**Exercise**
From the line with "const tower = new THREE.Group();" to the line with "from __future__ import annotations", both lines included, set down exactly those lines, please, and no others.

**Dataset excerpt**
::::

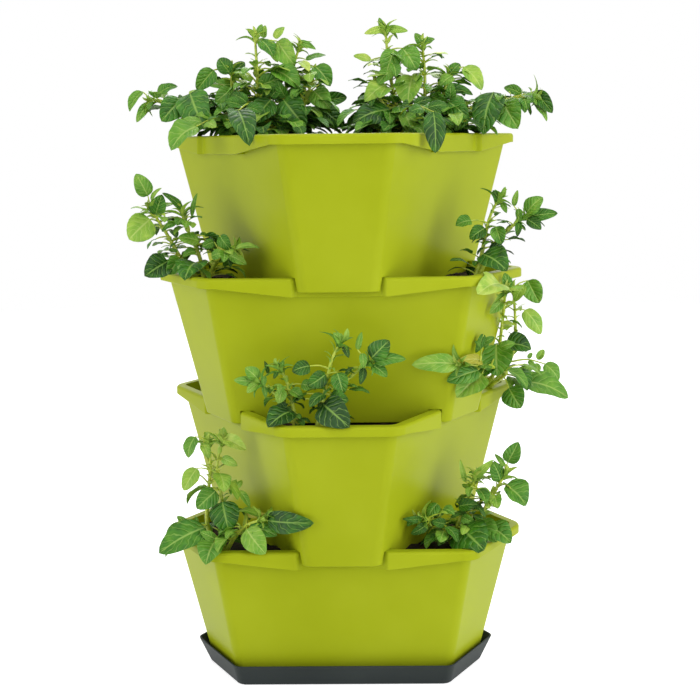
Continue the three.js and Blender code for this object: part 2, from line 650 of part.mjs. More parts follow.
// The place on the soil where a plant stands
function plantRoot({ tier, flat, outShare, acrossShare }) {
  const inTop = flat === undefined;
  const angle = inTop ? -Math.PI / 2 : flatAngle(flat) + tierAngle(tier);
  const rim = potSize(soilTop, -wall);
  const low = inTop ? 0 : potSize(soilTop - tierPitch, 0).long;
  const high = inTop ? rim.long : rim.facet;
  const across = inTop ? rim.long : (2 * rim.long - rim.facet) / Math.sqrt(3);
  const root = new THREE.Vector2(low + (high - low) * outShare, across * acrossShare);
  root.rotateAround(new THREE.Vector2(), angle);
  return new THREE.Vector3(root.x, root.y, tierBottom(tier) + soilTop);
}

// A tapering stem through rings set square to its path
function makeStem(points) {
  const path = new THREE.CatmullRomCurve3(points);
  const last = points.length - 1;
  const rings = points.map((point, index) => {
    const along = path.getTangent(index / last);
    const spin = new THREE.Quaternion().setFromUnitVectors(upward, along);
    const radius = stemFootRadius + ((stemTipRadius - stemFootRadius) * index) / last;
    return Array.from({ length: stemSides }, (_, side) => {
      const angle = (side / stemSides) * 2 * Math.PI;
      const spoke = new THREE.Vector3(Math.cos(angle), Math.sin(angle), 0);
      return spoke.multiplyScalar(radius).applyQuaternion(spin).add(point);
    });
  });
  return loft(rings);
}

// A leaf and its stalk in one run of three-cornered rings: its left edge, right edge and keel.
// Each row is a place along the blade and its half width, both as shares.
const bladeShares = [[0.3, 0.5], [0.66, 0.37], [1, 0]];
const leafArchShare = 0.1;
const leafLiftShare = 0.07;
const leafUpShare = 0.5; // how much a leaf looks up, against how much it looks outward

function makeLeaf(start, base, tip, widthShare, outlook) {
  const length = base.distanceTo(tip);
  const along = tip.clone().sub(base).normalize();
  const arrival = base.clone().sub(start).normalize();
  const facing = outlook.clone().addScaledVector(upward, leafUpShare);
  facing.projectOnPlane(along).normalize();
  const side = facing.clone().cross(along);
  const ring = (middle, heading, halfWidth, lift, keel) => {
    const across = side.clone().projectOnPlane(heading).normalize();
    const up = heading.clone().cross(across);
    const edge = (reach) => middle.clone().addScaledVector(across, reach).addScaledVector(up, lift);
    return [edge(halfWidth), edge(-halfWidth), middle.clone().addScaledVector(up, -keel)];
  };
  const bend = along.clone().add(arrival).normalize();
  const blade = bladeShares.map(([share, halfShare]) => {
    const arch = leafArchShare * length * Math.sin(Math.PI * share);
    const middle = base.clone().addScaledVector(along, share * length).addScaledVector(facing, arch);
    const halfWidth = halfShare * widthShare * length;
    const keel = leafThickness * halfShare * 2;
    return ring(middle, along, halfWidth, leafLiftShare * 2 * halfShare * length, keel);
  });
  return loft([
    ring(start, arrival, stalkRadius / 2, stalkRadius / 4, stalkRadius / 2),
    ring(base, bend, stalkRadius, stalkRadius / 2, stalkRadius),
    ...blade,
  ]);
}

// An upright prism, narrower at the bottom, between two heights
function uprightPrism(centre, low, high, radius, lowShare, sides) {
  const prism = new THREE.CylinderGeometry(radius, radius * lowShare, high - low, sides);
  prism.rotateX(Math.PI / 2);
  prism.translate(centre.x, centre.y, (low + high) / 2);
  return toSolid(prism);
}

// The crown in the soil that a plant's stems grow from
function crownOf(feet) {
  const sum = feet.reduce((total, foot) => total.add(foot), new THREE.Vector3());
  const centre = sum.divideScalar(feet.length);
  const spread = Math.max(...feet.map((foot) => foot.distanceTo(centre)));
  return { centre, radius: spread + 2 * stemFootRadius };
}

// The point on the stems that a leaf's stalk leaves: near its base, rather below it, and from
// where the stalk runs clear of the pots
function stalkStart(stems, base, ownTier) {
  const shares = Array.from({ length: stalkPlaces }, (_, place) => (place + 1 / 2) / stalkPlaces);
  const candidates = stems.flatMap((stem) => stem.slice(2).flatMap((node, index) => {
    return shares.map((share) => stem[index + 1].clone().lerp(node, share));
  }));
  const cost = (node) => {
    const middle = node.clone().lerp(base, 1 / 2);
    const blocked = middle.distanceTo(keepClear(middle, ownTier, stalkRadius));
    return node.distanceTo(base) + Math.max(0, node.z - base.z) + potHeight * Math.sign(blocked);
  };
  return candidates.reduce((best, node) => (cost(node) < cost(best) ? node : best));
}

// The walls and rims of all the pots with a gap all round, which no part of a plant enters
function makePotZone() {
  const low = potHeight - recessSkirtDepth - plantGap;
  const high = potHeight + plantGap;
  const rimSize = potSize(potHeight, flangeReach + plantGap);
  const rim = loft([outline(rimSize, low), outline(rimSize, high)]);
  const inside = potBody(-overrun, high + overrun, -wall - plantGap);
  const zone = potBody(-plantGap, high, plantGap).add(rim).subtract(inside);
  const zones = tierNames.map((_, tier) => {
    const turned = zone.rotate([0, 0, THREE.MathUtils.radToDeg(tierAngle(tier))]);
    return turned.translate([0, 0, tierBottom(tier)]);
  });
  return wasm.Manifold.union(zones);
}

function makePlant(place, potZone) {
  const { stemShares, leafShares } = plantFormShares[place.form];
  const root = plantRoot(place);
  const turn = place.turned ? -1 : 1;
  const outlook = new THREE.Vector3(0, -turn, 0);
  const lean = place.mirrored ? -turn : turn;
  const at = ([x, y, z]) => {
    return new THREE.Vector3(lean * x, turn * y, z).multiplyScalar(place.height).add(root);
  };
  const locate = (shares) => keepClear(at(shares), place.tier, leafClearance);
  const buried = new THREE.Vector3(0, 0, -rootDepth / 2);
  const stemPaths = stemShares.map(([foot, ...shoot]) => {
    const path = new THREE.CatmullRomCurve3([at(foot), ...shoot.map(locate)]);
    return [at(foot).add(buried), ...path.getSpacedPoints(stemSteps)];
  });
  const parts = stemPaths.map(makeStem);
  for (const [baseX, baseY, baseZ, tipX, tipY, tipZ, widthShare] of leafShares) {
    const base = locate([baseX, baseY, baseZ]);
    const tip = locate([tipX, tipY, tipZ]);
    const start = stalkStart(stemPaths, base, place.tier);
    parts.push(makeLeaf(start, base, tip, widthShare, outlook));
  }
  const crown = crownOf(stemPaths.map((points) => points[1]));
  const { centre, radius } = crown;
  const bottom = centre.z - rootDepth;
  parts.push(uprightPrism(centre, bottom, centre.z - crownDepth, radius, 1, crownSides));
  const whole = wasm.Manifold.union(parts).simplify(plantTolerance);
  const bodies = whole.subtract(potZone).simplify(cutTolerance).decompose();
  const solid = bodies.reduce((best, body) => (body.volume() > best.volume() ? body : best));
  return { solid, crown };
}

// Soil fills a pot to below its rim. It is pressed down where the next pot's bottom sinks in,
// and open above the crown of every plant.
function makeSoil(tier, crowns) {
  let soil = potBody(potFloor + soilGap, soilTop, -wall - soilGap);
  for (const flat of facetFlats) soil = soil.subtract(cornerStep(flat, soilGap));
  if (tier < tierNames.length - 1) {
    const above = potBody(-soilGap, soilTop, plugClearance).rotate([0, 0, 180]);
    soil = soil.subtract(above.translate([0, 0, tierPitch]));
  }
  soil = soil.rotate([0, 0, THREE.MathUtils.radToDeg(tierAngle(tier))]);
  soil = soil.translate([0, 0, tierBottom(tier)]);
  for (const { centre, radius } of crowns) {
    const bottom = centre.z - rootDepth - soilGap;
    const hole = radius + 2 * soilGap;
    soil = soil.subtract(uprightPrism(centre, bottom, centre.z + overrun, hole, 1, crownSides));
  }
  return soil;
}

const potPlastic = { color: 0xa9b432, roughness: 0.42, metalness: 0 };
const saucerPlastic = { color: 0x43494a, roughness: 0.5, metalness: 0 };
const pottingSoil = { color: 0x3a2a20, roughness: 0.95, metalness: 0 };
const foliage = { color: 0x4c8030, roughness: 0.6, metalness: 0 };

function addMesh(group, name, solid, finish) {
  const mesh = new THREE.Mesh(toGeometry(solid), new THREE.MeshStandardMaterial(finish));
  mesh.name = name;
  group.add(mesh);
  return mesh;
}

const tower = new THREE.Group();
addMesh(tower, "saucer", makeSaucer().rotate([0, 0, 180]), saucerPlastic);

const potZone = makePotZone();
const plants = Object.entries(plantPlaces).map(([name, place]) => {
  return { name, place, ...makePlant(place, potZone) };
});
const pot = makePot();
tierNames.forEach((tierName, tier) => {
  const potMesh = addMesh(tower, `pot_${tierName}`, pot, potPlastic);
  potMesh.position.z = tierBottom(tier);
  potMesh.rotation.z = tierAngle(tier);
  const rooted = plants.filter(({ place }) => place.tier === tier);
  const crowns = rooted.map((plant) => plant.crown);
  addMesh(tower, `soil_${tierName}`, makeSoil(tier, crowns), pottingSoil);
});
for (const { name, solid } of plants) addMesh(tower, name, solid, foliage);

export default tower;
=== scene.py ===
"""Dresses the vertical planter tower: moulded pots on a saucer, potting soil and potato plants.

Lengths are metres, written as millimetres times MM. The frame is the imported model's own: +Z up,
-Y to the front, the origin in the middle of the saucer's underside.
"""

from __future__ import annotations

import logging
import math
import random
from dataclasses import dataclass, field
from enum import Enum

import bpy
from mathutils import Matrix, Quaternion, Vector, noise
from mathutils.geometry import interpolate_bezier

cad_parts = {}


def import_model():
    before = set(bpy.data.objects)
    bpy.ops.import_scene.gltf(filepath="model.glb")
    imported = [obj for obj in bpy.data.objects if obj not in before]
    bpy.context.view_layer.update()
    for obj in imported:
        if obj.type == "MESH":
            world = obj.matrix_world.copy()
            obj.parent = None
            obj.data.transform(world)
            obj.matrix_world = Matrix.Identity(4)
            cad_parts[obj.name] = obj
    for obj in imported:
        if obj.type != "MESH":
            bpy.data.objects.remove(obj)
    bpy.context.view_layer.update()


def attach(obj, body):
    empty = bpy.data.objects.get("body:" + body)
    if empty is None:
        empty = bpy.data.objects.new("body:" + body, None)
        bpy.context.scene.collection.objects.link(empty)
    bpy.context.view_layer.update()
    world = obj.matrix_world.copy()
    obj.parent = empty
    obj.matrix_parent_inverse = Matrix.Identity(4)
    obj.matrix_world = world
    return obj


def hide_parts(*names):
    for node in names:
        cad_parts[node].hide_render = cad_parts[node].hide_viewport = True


LOG = logging.getLogger("planter_tower")

Ring = list[Vector]
Shares = tuple[float, ...]
Span = tuple[float, float]
Place = tuple[float, float, float]
Ramp = tuple[tuple[float, str], ...]
Socket = bpy.types.NodeSocket
Inputs = dict[str | int, object]

MM = 0.001
UP = Vector((0, 0, 1))
FULL_TURN = 2 * math.pi
SHARP_EDGE = math.radians(38)
WHITE = (1.0, 1.0, 1.0, 1.0)

# A pot has six flats, counter-clockwise from the front: corner facets and long sides by turns.
FLATS = range(6)
FACETS = (0, 2, 4)
FLATS_IN_HALF_TURN = 3

# A leaf blade carries its own coordinates in this attribute of the mesh.
BLADE_LAYER = "blade"

# Young leaves follow each other round a shoot by this angle.
SPIRAL_TURN = math.radians(137.5)

# Ages of a blade on a scale from 0, old and deep green. No fresh blade is younger than the first.
YOUNGEST = 0.8
FADED = 2.0


class Join(Enum):
    """How one closed mesh is combined with another."""

    ADD = "UNION"
    CUT = "DIFFERENCE"
    KEEP_COMMON = "INTERSECT"


class Growth(Enum):
    """The shapes that the plants of the tower have grown into."""

    BUSHY_LEFT = "bushy, arching to the left"
    BUSHY_RIGHT = "bushy, arching to the right"
    SPREADING = "leaning out to one side"
    UPRIGHT = "two upright shoots"
    TRAILING = "tall, with leaves that hang"
    REACHING = "tall, reaching round the corner"
    YOUNG = "a young shoot"


def flat_angle(flat: int) -> float:
    """Direction that a flat side of a pot faces, in radians. Even flats are corner facets."""
    return -math.pi / 2 + flat * math.pi / FLATS_IN_HALF_TURN


def turned(point: Vector, angle: float) -> Vector:
    """The point turned about the upright axis."""
    return Matrix.Rotation(angle, 3, "Z") @ point


def level(angle: float) -> Vector:
    """The level direction at an angle."""
    return turned(Vector((1, 0, 0)), angle)


def smooth_step(share: float) -> float:
    """Eases a share between 0 and 1 in and out."""
    share = min(1.0, max(0.0, share))
    return share * share * (3 - 2 * share)


def quarter_round(radius: float, steps: int) -> list[Span]:
    """Points of a rounded edge.

    Args:
        radius: the radius of the round.
        steps: the number of steps along it.

    Returns:
        Distances from the first and from the second of the two faces that the round joins, from
        its end on the second face to its end on the first.
    """
    angles = [step / steps * math.pi / 2 for step in range(steps + 1)]
    return [(radius * (1 - math.sin(angle)), radius * (1 - math.cos(angle))) for angle in angles]


def linear_colour(hex_code: str) -> tuple[float, float, float, float]:
    """Turns an sRGB hex colour to linear light.

    Args:
        hex_code: six hex digits, red first.

    Returns:
        Red, green, blue and an alpha of 1.
    """
    channels = [int(hex_code[at : at + 2], 16) / 255 for at in (0, 2, 4)]
    linear = [c / 12.92 if c <= 0.04045 else ((c + 0.055) / 1.055) ** 2.4 for c in channels]
    return (linear[0], linear[1], linear[2], 1.0)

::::

**Completed exercise**
const tower = new THREE.Group();
addMesh(tower, "saucer", makeSaucer().rotate([0, 0, 180]), saucerPlastic);

const potZone = makePotZone();
const plants = Object.entries(plantPlaces).map(([name, place]) => {
  return { name, place, ...makePlant(place, potZone) };
});
const pot = makePot();
tierNames.forEach((tierName, tier) => {
  const potMesh = addMesh(tower, `pot_${tierName}`, pot, potPlastic);
  potMesh.position.z = tierBottom(tier);
  potMesh.rotation.z = tierAngle(tier);
  const rooted = plants.filter(({ place }) => place.tier === tier);
  const crowns = rooted.map((plant) => plant.crown);
  addMesh(tower, `soil_${tierName}`, makeSoil(tier, crowns), pottingSoil);
});
for (const { name, solid } of plants) addMesh(tower, name, solid, foliage);

export default tower;
=== scene.py ===
"""Dresses the vertical planter tower: moulded pots on a saucer, potting soil and potato plants.

Lengths are metres, written as millimetres times MM. The frame is the imported model's own: +Z up,
-Y to the front, the origin in the middle of the saucer's underside.
"""

from __future__ import annotations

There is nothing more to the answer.